According to the report below from an Al Jazeera reporter on-the-scene, there was no secondary explosion caused by the bag. The five, according to this report, were instead killed by a second Israeli strike that was targeting an unarmed militant who was trying to escape.

The Israeli military and Defense Minister Ehud Barak offered no apologies for the deaths and put the blame on Hamas, the hard-line movement controlling Gaza.

"The State of Israel and the IDF place complete and utter responsibility on the Hamas terrorist organization for the injury and killing of uninvolved civilians," the Israeli military said in a statement. "By intentionally operating from within heavily populated areas, and using them for cover, the terrorist organization exploits civilians as human shields."

The claim failed to assuage many people, so the Israeli military announced that it was launching an internal investigation and planned to get answers within 48 hours.

The grim images are all-too-familiar: From Qana, Lebanon during the 2006 war with Hezbollah to the killing of eight Palestinians on a beach picnic in 2006 to the killing of 18 Palestinians hit by Israeli artillery in 2006 to the recent killing of Reuters cameraman Fadel Shana by an Israeli tank shell, time and again, Israel has been forced to defend its questionable military actions.

Today, Israeli Prime Minister Ehud Olmert expressed "deep remorse" for the latest deaths, but then blamed Hamas for turning Gaza into an "inseparable part of the war."

While Israel tries to put the blame on Hamas, that does not relinquish it of its battlefield responsibilities in Gaza.

Under established rules of conflict, Israel must do all it can to avoid unnecessary deaths when fighting Gaza militants.
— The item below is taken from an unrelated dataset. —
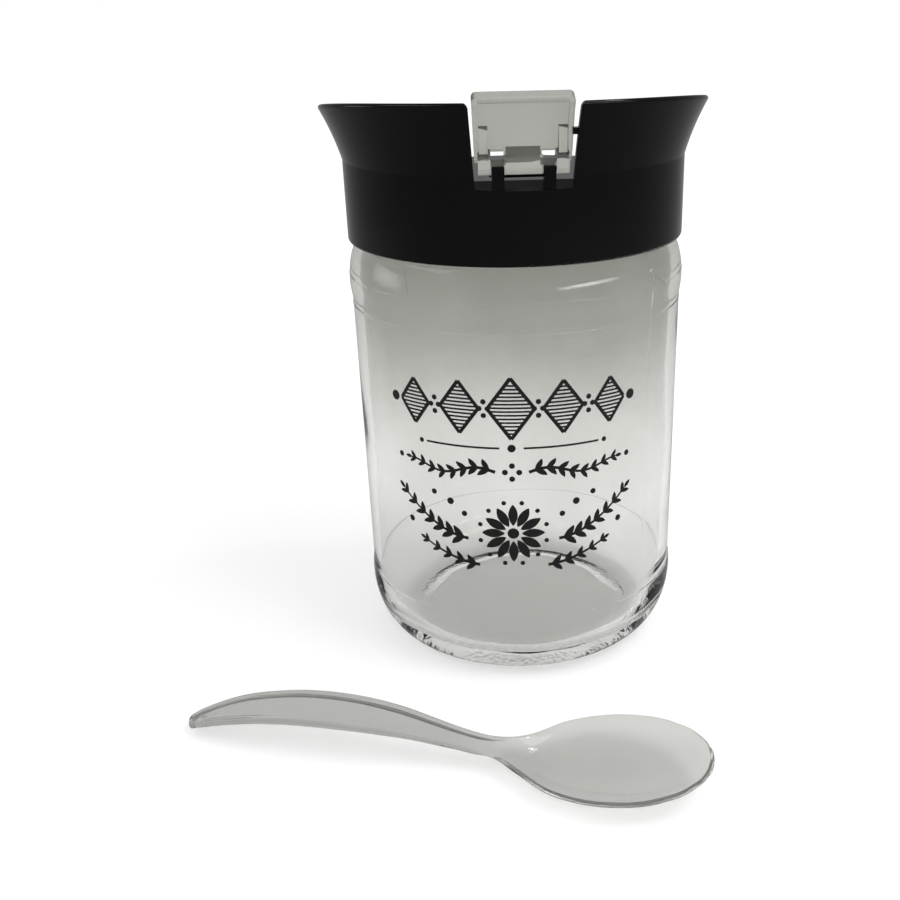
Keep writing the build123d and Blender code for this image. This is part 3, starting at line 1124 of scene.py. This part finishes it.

And it has to consider whether an attack will create unreasonable civilian deaths.

The issue was described well during the 2006 Israel-Hezbollah war in this Human Rights Watch fact sheet.

Every time this issue arises, it inevitably gets muddled in a debate over what is reasonable on the battlefield. There are no hard-and-fast rules that set out how many innocent civilians it is OK to kill in battle.

But that debate misses the larger conundrum for Israel.

When I wrote about this during Israel's 2006 war against Hezbollah, a variety of analysts said such strikes only served to undermine Israel's image and create more resentment.

At this point, the Israeli military is investigating two contentious attacks in Gaza (Monday's attack and the killing of Fadel Shana) that have generated international outrage just as Israelis are preparing to celebrate their 60th anniversary.

We'll soon see how Israel responds to the latest challenges.